U of S | Mailing List Archive | alt-photo-process-l | Re: alt exhibit

Re: alt exhibit



On Sep 6, 2007, at 7:57 AM, permadocument wrote:

On visiting the on-line alt exhibit I was impressed by the overall quality
of the retained works. A question arises: would it not be the moment to
define what we really mean when we speak of "alternative works".

I think "alternative works" could be defined any way a person or institution would care to define it, because "alternative works" doesn't mean anything to me particularly. Now that I understand that the call for work for this particular show defined "alternative" as such things as images from plastic cameras, pinhole images, photograms and the like, I'm not surprised to find such images, printed digitally, as part of the show.

For me, the confusion arose from their use of the phrase "alternative processes" as the title of the show. "Alternative processes" has come to mean, for me at least, and I suspect for some others as well, a specific set of handcoated processes. If they had named the show "alternative works" rather than "alternative processes," I wouldn't have had any expectation that the show would consist mostly if not wholly of works made by one or more of these handcoated "alternative processes," because as I said, "alternative works" could be anything at all as far as I'm concerned. Anthotypes, holga pictures, crossprocessed images, whatever, including the set of processes I know as "alternative processes."

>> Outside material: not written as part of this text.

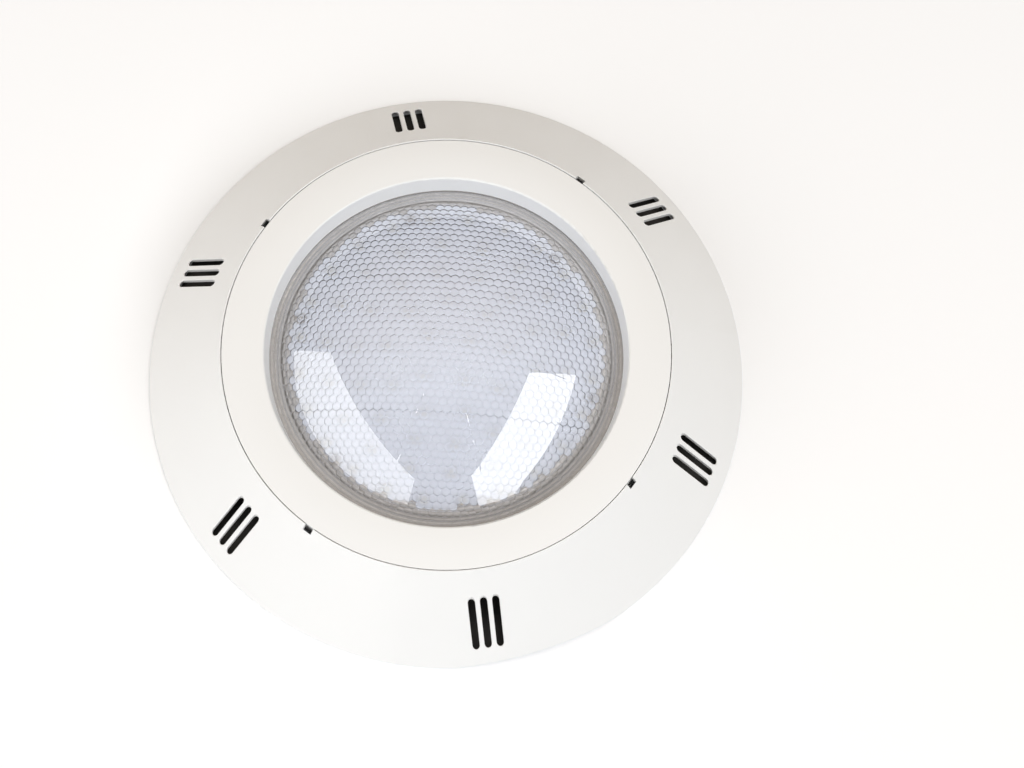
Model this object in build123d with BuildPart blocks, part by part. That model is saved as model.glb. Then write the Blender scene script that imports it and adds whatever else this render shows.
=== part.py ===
"""Surface-mounted underwater pool light: a wall plate, a sealed lamp and a clip-on face ring.

Frame: millimetres, origin on the wall plane at the middle of the light, +Z out of the wall.
Three bodies come apart along +Z: the wall plate stays on the wall, the lamp is held to it by
three captive screws, and the face ring clips over the lamp.
"""
import os
from math import asin, atan, cos, radians, sin, tan

from build123d import *

# ---- driving dimensions ------------------------------------------------------------------

# Face ring: a straight cone that stands on the wall and ends in a hole round the bezel.
RING_OUTER_RADIUS = 145.0
RING_HOLE_RADIUS = 107.7
RING_HEIGHT = 45.0
RING_WALL = 2.2
RING_RIM_LAND = 1.2
RING_RIM_ROUND = 0.45
RING_EDGE_ROUND = 0.3

SLOT_GROUPS = 6
SLOT_FIRST_ANGLE = 30.0
SLOT_INNER_RADIUS = 118.3
SLOT_OUTER_RADIUS = 138.1
SLOT_WIDTH = 3.5
SLOT_PITCH = 5.8
SLOT_EDGE_ROUND = 0.35

NOTCH_COUNT = 4
NOTCH_FIRST_ANGLE = 45.0
NOTCH_WIDTH = 4.6
NOTCH_DEPTH = 2.5

# A very flat arch in the rim lets water drain along the wall.
RELIEF_ANGLE = -82.0
RELIEF_LENGTH = 100.0
RELIEF_HEIGHT = 2.4
RELIEF_REACH = 40.0

# Bezel: a crowned ring that falls outwards, with a steep bore and a skirt inside the face ring.
BEZEL_RADIUS = 107.35
BEZEL_EDGE_HEIGHT = 44.3
BEZEL_CROWN_RADIUS = 98.0
BEZEL_CROWN_HEIGHT = 45.5
BEZEL_LIP_RADIUS = 87.0
BEZEL_LIP_HEIGHT = 45.8
BEZEL_LIP_ROUND = 1.0
BEZEL_BORE_RADIUS = 85.0
BEZEL_WALL = 3.0
BEZEL_EDGE_ROUND = 0.35
LOCATING_CLEARANCE = 0.3
LOCATING_WALL = 2.8
SHELL_SEAL_THICKNESS = 1.0

# Lens: a domed clear window with a flat flange.
LENS_DOME_RADIUS = 130.0
LENS_CROWN_HEIGHT = 62.8
LENS_DOME_EDGE_RADIUS = 75.5
LENS_THICKNESS = 3.0
LENS_FLANGE_RADIUS = 91.3
LENS_FLANGE_TOP = 34.5
LENS_FOOT_ROUND = 6.0

# Rear shell.
SHELL_BACK = 6.0
SHELL_WALL = 3.0
SHELL_RADIUS = 91.4
SHELL_INNER_RADIUS = 88.0
SHELL_LIP_RADIUS = 86.0
SHELL_TOP = 29.9
SHELL_FLANGE_RADIUS = 103.9
SHELL_FLANGE_TOP = 29.0
RECESS_RADIUS = 40.0
RECESS_CEILING = 22.4

# Wall plate.
PLATE_RADIUS = 138.5
PLATE_THICKNESS = 3.0
CONDUIT_HOLE_RADIUS = 30.0
WALL_SCREW_CIRCLE_RADIUS = 100.0
WALL_SCREW_HOLE_RADIUS = 2.75
WALL_SCREW_COUNT = 4
WALL_SCREW_FIRST_ANGLE = 45.0
POST_COUNT = 3
POST_CIRCLE_RADIUS = 112.0
POST_RADIUS = 6.0
POST_TOP = 12.0
SEATING_GAP = 0.05

# Circuit boards inside the lamp.
LED_BOARD_RADIUS = 85.5
LED_BOARD_THICKNESS = 1.6
SPREADER_RADIUS = 84.0
SPREADER_THICKNESS = 2.0
SPREADER_BOTTOM = 25.4
LED_SIZE = 5.0
LED_HEIGHT = 1.6
LED_WINDOW_RADIUS = 1.9
LED_WINDOW_DEPTH = 0.3
LED_RINGS = [(70.0, 24, 13.0), (57.0, 18, 4.0), (43.0, 14, 10.0), (29.0, 9, 0.0), (14.0, 4, 30.0)]
DRIVER_BOARD_INNER_RADIUS = 48.0
DRIVER_BOARD_OUTER_RADIUS = 85.0
DRIVER_BOARD_BOTTOM = 13.0
DRIVER_BOARD_THICKNESS = 1.6
DRIVER_GAP_HALF_ANGLE = 35.0

# Cable gland, lying along +X in the side of the back recess.
GLAND_HEIGHT = 15.7
GLAND_THREAD_RADIUS = 6.0
GLAND_HEX_RADIUS = 7.4
CABLE_RADIUS = 3.5

# ---- sizes worked out from the driving dimensions ------------------------------------------

ring_slope = atan((RING_HEIGHT - RING_RIM_LAND) / (RING_OUTER_RADIUS - RING_HOLE_RADIUS))
ring_wall_across = RING_WALL / sin(ring_slope)
ring_wall_up = RING_WALL / cos(ring_slope)
ring_inner_rim_radius = RING_OUTER_RADIUS - ring_wall_across + RING_RIM_LAND / tan(ring_slope)
ring_hole_underside = RING_HEIGHT - ring_wall_up

bezel_channel_top = BEZEL_EDGE_HEIGHT - BEZEL_WALL
bezel_skirt_inner_radius = BEZEL_RADIUS - BEZEL_WALL
bezel_locating_radius = LENS_FLANGE_RADIUS + LOCATING_CLEARANCE
bezel_locating_outer_radius = bezel_locating_radius + LOCATING_WALL
bezel_locating_bottom = SHELL_FLANGE_TOP + SHELL_SEAL_THICKNESS
bezel_bottom = SHELL_FLANGE_TOP - SHELL_WALL

lens_flange_bottom = LENS_FLANGE_TOP - LENS_THICKNESS
led_board_bottom = SPREADER_BOTTOM + SPREADER_THICKNESS
led_board_top = led_board_bottom + LED_BOARD_THICKNESS
shell_floor = SHELL_BACK + SHELL_WALL
recess_ceiling_top = RECESS_CEILING + SHELL_WALL
recess_wall_outer_radius = RECESS_RADIUS + SHELL_WALL
driver_board_top = DRIVER_BOARD_BOTTOM + DRIVER_BOARD_THICKNESS
ear_bottom = POST_TOP + SEATING_GAP
ear_top = ear_bottom + SHELL_WALL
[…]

And maybe "alternative processes" isn't a good name, because it does seem to denote "alternative to" x, and then you have to define what x is and accept everything outside x as "alternative." But I've never defined "alternative processes" as being whatever's left outside the boundaries of some x, to me it does have a positive definition as this particular group of processes, rather than a negative definition as "anything outside the mainstream." So maybe something else, like "handcoated processes" or "historical processes" would be a better name than "alternative processes."

I'm not yet ready to accept gelatin silver as an alternative process unless it's handcoated, and then I do think it belongs. But it's not surprising that we don't all agree precisely on where the boundaries lie that demark "alternative processes."